=== Task details ===
Write out each line of the material again, word for word.

------------------------

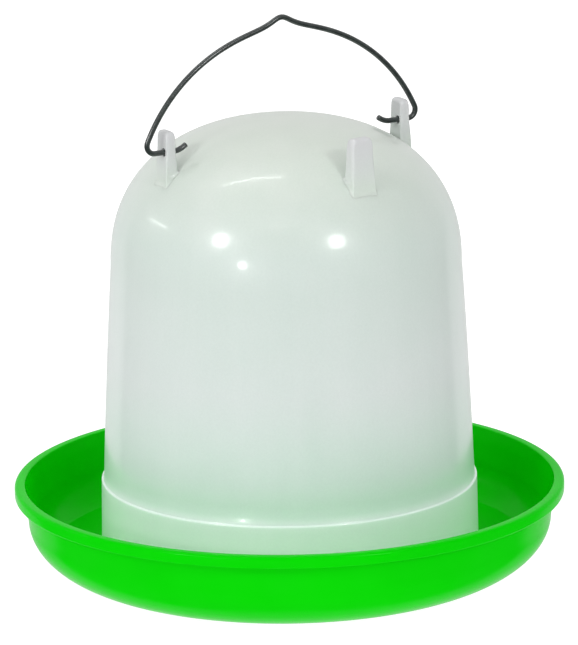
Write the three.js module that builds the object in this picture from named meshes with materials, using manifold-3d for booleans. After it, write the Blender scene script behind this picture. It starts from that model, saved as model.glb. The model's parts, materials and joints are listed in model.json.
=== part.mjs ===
// Poultry drinker: a green tray, a translucent fount that stands in it, and a wire bail.
// Millimetres, +Z up. The origin is the centre of the tray's underside.
import * as THREE from 'three';
import { mergeVertices } from 'three/addons/utils/BufferGeometryUtils.js';
import Module from 'manifold-3d';

const wasm = await Module();
wasm.setup();

// ---- driving dimensions -------------------------------------------------

const GAP = 0.3;                  // clearance between solids that would touch
const RING_STEPS = 56;            // facets round the tray and the fount
const FINE_STEPS = 96;            // facets of the tool that fits the lugs to the crown

// tray
const RIM_RADIUS = 150;           // outside of the rolled rim
const RIM_TOP = 49.6;             // height of the rim above the ground
const RIM_WIDTH = 5.8;            // rim bead, across
const RIM_DEPTH = 8;              // rim bead, up and down
const RIM_UNDERCUT = 1.7;         // rounding of the bead's lower edge
const RIM_INSIDE = 0.6;           // share of the bead's depth that shows inside the tray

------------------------

=== Finished task ===
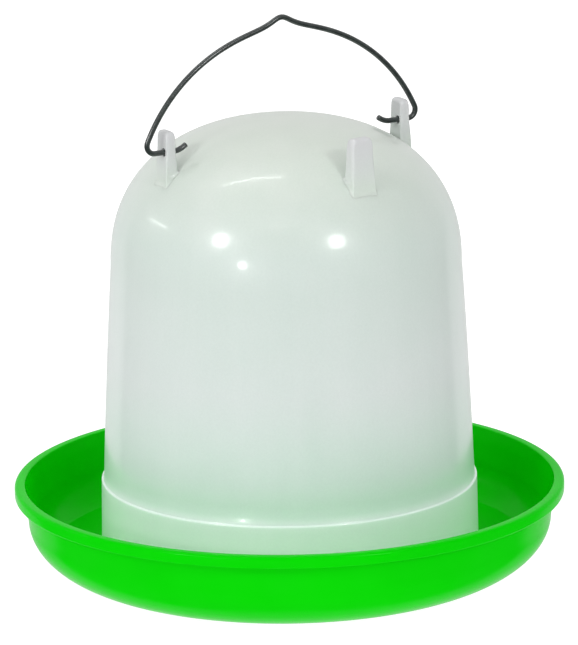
Write the three.js module that builds the object in this picture from named meshes with materials, using manifold-3d for booleans. After it, write the Blender scene script behind this picture. It starts from that model, saved as model.glb. The model's parts, materials and joints are listed in model.json.
=== part.mjs ===
// Poultry drinker: a green tray, a translucent fount that stands in it, and a wire bail.
// Millimetres, +Z up. The origin is the centre of the tray's underside.
import * as THREE from 'three';
import { mergeVertices } from 'three/addons/utils/BufferGeometryUtils.js';
import Module from 'manifold-3d';

const wasm = await Module();
wasm.setup();

// ---- driving dimensions -------------------------------------------------

const GAP = 0.3;                  // clearance between solids that would touch
const RING_STEPS = 56;            // facets round the tray and the fount
const FINE_STEPS = 96;            // facets of the tool that fits the lugs to the crown

// tray
const RIM_RADIUS = 150;           // outside of the rolled rim
const RIM_TOP = 49.6;             // height of the rim above the ground
const RIM_WIDTH = 5.8;            // rim bead, across
const RIM_DEPTH = 8;              // rim bead, up and down
const RIM_UNDERCUT = 1.7;         // rounding of the bead's lower edge
const RIM_INSIDE = 0.6;           // share of the bead's depth that shows inside the tray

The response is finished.